When his brothers came home, he proudly declared he had cooked food without them having to wait for it to be cooked again. But as they sat down to eat, he asked, “Would you prefer to eat now, or would you rather we distributed knives amongst ourselves?” To this his brothers replied, “Should there be knives, by all means, distribute them.” Tlumtea did so, and it was the same for all the other things which he had received from the Chawmnu, up to their wives. Now Tlumtea had cleverly blackened the face of the most beautiful maiden and he got her as his wife since his elder brothers had not chosen her. When their work was done, he said, “Now let us see whose wife is most beautiful, let them wash their faces clean.” When they did so, they found that Tlumtea had got the most beautiful of the maidens. He told his brothers that all their gifts had come from the Chawmnu and that he had also been promised mithuns at a later date.

In a while, the brothers went off to collect the promised mithuns, and while they were gone, the Chawmnu came near their house burning logs for coal and called out to their wives, “Give me water to drink”. The wife of the eldest went with water and the Chawmnu quickly ate her up. She called for water again and when one wife went to give her, she quickly ate her up and this happened to all the wives of the six olde brothers. But Tlumtea’s wife was in labour at the time and she had borne a son, she managed to get up with great difficulty to offer water when the Chawmnu caught hold of her hand and took her home. The child she had just delivered and left somehow grew up on its own without much care.

When the child had grown, he got to thinking, “Haven’t my fathers left a single paper money-I wish I could take it when I go in search of mother!” and he searched the house and found a single paper money under the table.


Calliopia said...

I haven't heard this particular story for years but reading it now, it struck me that there's a kind of resemblance to the old Greek myth of Zeus and Leda... Thanks for resurrecting this old folktale.

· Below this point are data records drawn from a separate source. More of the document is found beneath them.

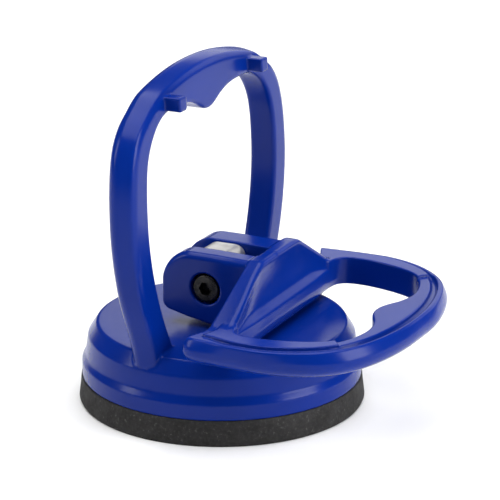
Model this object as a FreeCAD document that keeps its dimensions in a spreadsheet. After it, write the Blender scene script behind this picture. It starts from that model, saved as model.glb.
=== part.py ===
import FreeCAD, Part
import math
import os
import Sketcher
from FreeCAD import Placement, Rotation, Vector

# One-cup cam-lever suction lifter. Millimetres, +Z up. The origin is on the cup's axis at the level its lip rests on.
# +X is the way the lying lever points, and the pivot screw runs along Y. Everything is symmetric about the XZ plane
# except the screw's head and its nut.

doc = FreeCAD.newDocument("suction_lifter")

# ---------------------------------------------------------------- driving dimensions
SIZES = [
    ("cup_radius", 28.0, "outside radius of the rubber cup"),
    ("cup_height", 5.0, "height of the cup's rim"),
    ("cup_lip", 3.2, "width of the flat lip that seals"),
    ("cup_dish", 1.5, "depth of the dish under the cup"),
    ("flange_radius", 27.5, "radius of the housing's bottom flange"),
    ("flange_top", 7.7, "top of that flange"),
    ("wall_foot_radius", 26.85, "foot of the drafted wall"),
    ("wall_foot_z", 9.0, "height of that foot"),
    ("lip_radius", 26.2, "top of the drafted wall"),
    ("lip_z", 13.0, "height of the wall's top"),
    ("top_radius", 24.5, "radius of the flat top face"),
    ("top_z", 15.7, "height of the flat top face"),
    ("ceiling_z", 12.4, "underside of the top plate"),
    ("skirt_inner", 22.6, "inside radius of the skirt"),
    ("boss_inner", 5.2, "radius of the nut well under the top plate"),
    ("boss_outer", 7.4, "outside radius of the guide boss"),
    ("rib_bottom", 9.9, "underside of the boss and the ribs"),
    ("rib_width", 1.8, "thickness of a rib"),
    ("guide_radius", 2.57, "bore that guides the stud"),
    ("ring_thick", 5.75, "thickness of the fixed ring, front to back"),
    ("ring_lean", 1.85, "backward lean of the fixed ring, degrees"),
    ("ring_plane", -0.1, "where the ring's front plane meets z = 0"),
    ("ring_top", 67.9, "top of the fixed ring"),
    ("ring_half", 33.55, "greatest half width of the fixed ring"),
    ("peg_length", 3.1, "how far the two stop pegs stand out"),
    ("peg_inner", 16.0, "inner side of a stop peg"),
    ("peg_outer", 18.8, "outer side of a stop peg"),
    ("peg_low", 61.5, "underside of a stop peg"),
    ("peg_high", 64.1, "top of a stop peg"),
    ("pin_z", 23.8, "height of the pivot axis with the lever down"),
    ("land_z", 22.95, "height of the lever ring's upper face"),
    ("lever_thick", 5.7, "thickness of the lever ring"),
    ("lever_tip", 43.1, "reach of the lever ring from the pivot axis"),
    ("lever_half", 31.35, "greatest half width of the lever ring"),
    ("bar_back", 8.7, "cross bar's face towards the pivot"),
    ("bar_front", 13.4, "cross bar's face towards the window, at its foot"),
    ("bar_top_front", 12.0, "the same face at the top"),
    ("bar_low", 16.2, "underside of the cross bar"),
    ("hump_z", 30.6, "top of the hump"),
    ("hump_near", 6.8, "from the middle to the end of the hump's top, screw's side"),
    ("hump_far", 9.4, "the same on the nut's side"),
    ("hump_foot", 22.2, "half width where the hump meets the ring"),
    ("ear_near", 7.3, "outer face of the ear on the screw's side"),
    ("ear_far", 9.4, "outer face of the thicker ear on the nut's side"),
    ("slot_half", 2.8, "half width of the slot between the ears"),
    ("slot_end", 9.3, "end of that slot"),
    ("cam_back", 9.3, "pivot axis to the cam's flat"),
    ("cam_low", 19.0, "lower corner of the cam's flat"),
    ("cam_round", 2.5, "radius of that corner"),
    ("ear_top", 30.75, "top of the ears"),
    ("ear_round", 6.0, "radius of the ears' upper corner"),
    ("bore_radius", 1.6, "screw holes in the ears"),
    ("sink_radius", 3.2, "counterbore for the screw's head"),
    ("sink_floor", 4.1, "counterbore's floor, from the middle"),
    ("pocket_floor", 4.9, "nut pocket's floor, from the middle"),
    ("relief", 0.4, "how far the lever's curved end lies below its land"),
    ("screw_radius", 1.5, "M3 screw"),
    ("screw_length", 12.0, "length under the head"),
    ("head_radius", 2.75, "M3 socket head"),
    ("head_height", 3.0, "M3 socket head"),
    ("hex_key", 2.5, "socket, across the flats"),
    ("hex_depth", 1.6, "depth of the socket"),
    ("nut_flats", 5.5, "M3 nut, across the flats"),
    ("nut_height", 1.8, "M3 thin nut"),
    ("eye_radius", 4.1, "half width of the stud's eye"),
    ("eye_top", 30.4, "top of the eye"),
    ("eye_crown", 2.3, "radius of its two upper corners"),
    ("eye_half", 2.6, "half thickness of the stud's eye"),
    ("eye_bore", 1.56, "bore of the eye, a running fit on the screw"),
    ("stud_radius", 2.5, "M5 shank"),
    ("stud_low", 5.2, "lower end of the shank"),
    ("plate_radius", 13.0, "backing plate"),
    ("plate_thick", 1.2, "backing plate"),
    ("jam_flats", 8.0, "M5 thin nut, across the flats"),
    ("jam_height", 2.7, "M5 thin nut"),
]
sheet = doc.addObject("Spreadsheet::Sheet", "dims")
for row, (alias, value, note) in enumerate(SIZES, start=1):
    sheet.set("A%d" % row, alias)
    sheet.set("B%d" % row, str(value))
    sheet.set("C%d" % row, note)
    sheet.setAlias("B%d" % row, alias)
doc.recompute()


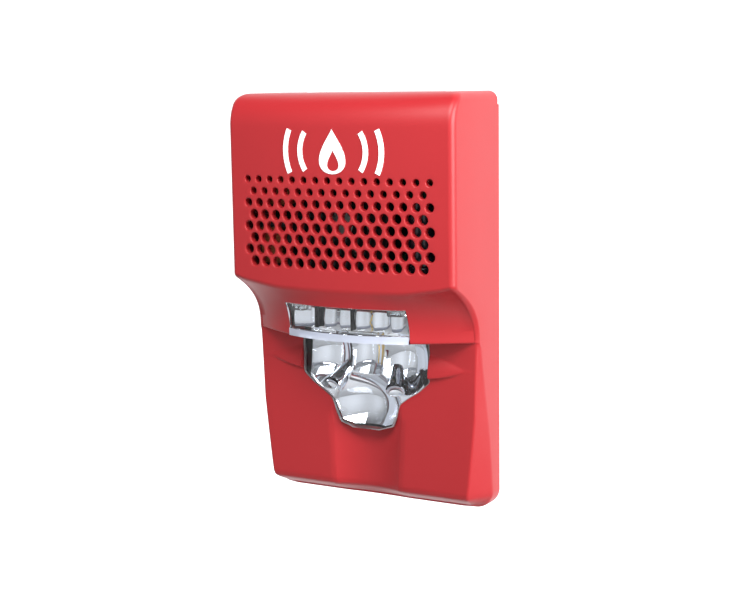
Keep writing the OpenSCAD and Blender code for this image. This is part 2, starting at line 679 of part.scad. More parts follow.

Nice blog. Mind if I add you to my blogroll?

tochh said...

not at all...the 'swan lady' is a popular motif in folktales the world over having its own listing in the aarne-thompson motif index!!

DayDreamBeliever said...

Great blog! It's good to see contributions like yours. Keep 'em coming!

Maruata said...

Nice blog. Ka link ah ka dah che a nia...keep writing!!

tochh said...

hahahaha- ka chhiar leh a, kalo la tizo re2 hlei nem..thumal translate that tura ka dah zong2 nen, a storypoh la zo lo..huiham!!!